Saturday, June 2, 2012

Unequal equivalency: Why 'girls can do anything boys can do' sends a harmful, not positive, message to girls and women.

"Why is this okay?"  It was a random thought that I had while watching the final twenty minutes of Snow White and the Huntsman.  I suppose I should put a spoiler warning, but if you've seen even a single commercial or trailer you know that during the third act Snow White dons a suit of armor and rides into battle on horseback.  It's not that I took any offense at the notion, but I sat in the theater last night wondering why this kind of revisionism was completely acceptable for Snow White but not for James Bond.  Simply put, if someone tried to make an 'Elseworlds' version of James Bond where he was a British (or American?) spy during the 1880s and engaged in action-fueled espionage in a wild-west setting, I'd imagine the film punditry world would be in a tizzy.  And let's not even try to imagine what would happen if someone tried to make a Superman movie where Krypton didn't explode, Lex Luthor was a CIA agent who was actually an alien, and Superman wore a spacesuit from which he received most of his powers, because J.J. Abrams wrote wrote just such a script that sent the Internet into pandemonium back in 2003.  The geek community (and arguably the mainstream media outlets in a desperate attempt to be 'down' with the geeks) explodes with outrage at any alleged deviation from their beloved source material.  Spider-Man has organic web shooters... horror!  The Teenage Mutant Ninja Turtles might actually be from outer-space in their next movie... shock!  James Bond drinks a beer Skyfall... gasp!  But Alice (in Wonderland) dons armor and kills a dragon and no one cares.  Snow White dons armor and rides on horseback into a medieval battle scenario and no one cares.

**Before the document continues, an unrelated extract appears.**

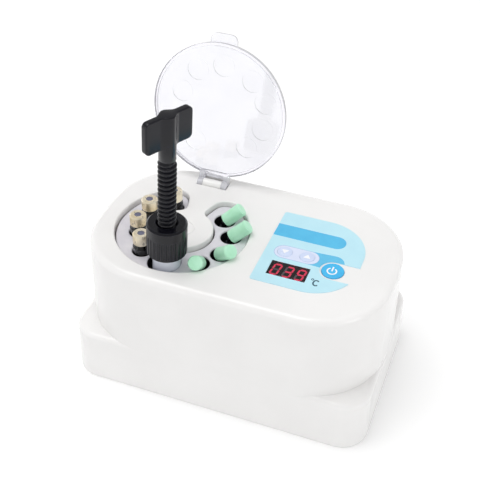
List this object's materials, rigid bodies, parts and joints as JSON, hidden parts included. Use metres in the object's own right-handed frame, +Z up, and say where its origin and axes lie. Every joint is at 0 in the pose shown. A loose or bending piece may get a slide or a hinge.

Yes comic book and recent literary properties are often more sacrosanct to the fanbase compared to fairy tales and myths passed down from centuries ago, but I'm asking a two-pronged question here.  First of all, is there a reason that conventional wisdom demands that comic and literary properties based on boy-centric stories must be slavishly faithful while stereo-typically female-centric properties can be changed at whim to suit a more action-hungry (read- stereo-typically boy) dynamic?  Even Twilight almost went that route, as the original film version constructed over at Paramount basically turned Edward Cullen into a Blade-type vampire killer before they put the project in turnaround and Summit Entertainment snapped up the rights and made a more faithful adaptation.  We'd never think of altering Wolverine in a fundamental fashion, but Halle Berry is allowed/encouraged to screw up Catwoman however she sees fit.  Moreover, both the concept of these changes and the end-result points to something more insidious.  Snow White dons a suit of armor and charges into battle, and it's supposed to be read as 'progressive' or 'empowering'.  Yet would we be just as impressed if James Bond put down his PPK and tried to 'talk it out' with his enemies?

The meme is the same: Female characters engaging in stereo-typically male activities (playing sports, killing people, etc) is seen as culturally progressive and/or 'empowering'.  Yet male characters engaging in stereo-typically female activities is not only not 'empowering' but often viewed in a mocking light (see the Dudes Club in What To Expect When You're Expecting and/or any number of television episodes where the male hero finds a baby and has to raise it for 44 whole minutes). It should be noted that (spoiler...) Snow White and the Huntsman ends without having Snow White choose either of the two would-be love interests that are presented to her.  Yet while it is a refreshing turn of events, it is implicitly saying that she is only a progressive woman because she killed and conquered and didn't get a guy in the end.  It is not only that she engaged in 'guy behavior' but that she renounced 'female behavior' that makes her a strong female character in the eyes of the film, and perhaps certain segments of society as well.

At the heart of this concept, and the reason why Pixar's Brave (judging by its marketing) isn't nearly as feminist as it might want to be, is the false dichotomy behind the cliched 'girls can do anything boys can do too' meme.  It sells the idea that male activities are inherently superior to female activities.  We all cheer when Katniss Everdeen kills people but boo when Bella Swan aggressively pursues a guy.  We scream 'empowered!' when Lisbeth Salander uses violence to save the proverbial day yet think less of her when she changes her appearance and uses her more conventional attractiveness to entrap a villain.  And since there is no opposite concept in play, no societal pressures for boys to engage in 'female behavior', the message is that male behavior is inherently superior.  We live in a society where having Snow White don a suit of armor is progressive, but Superman donning a dress is unfathomable.  What message is that really sending?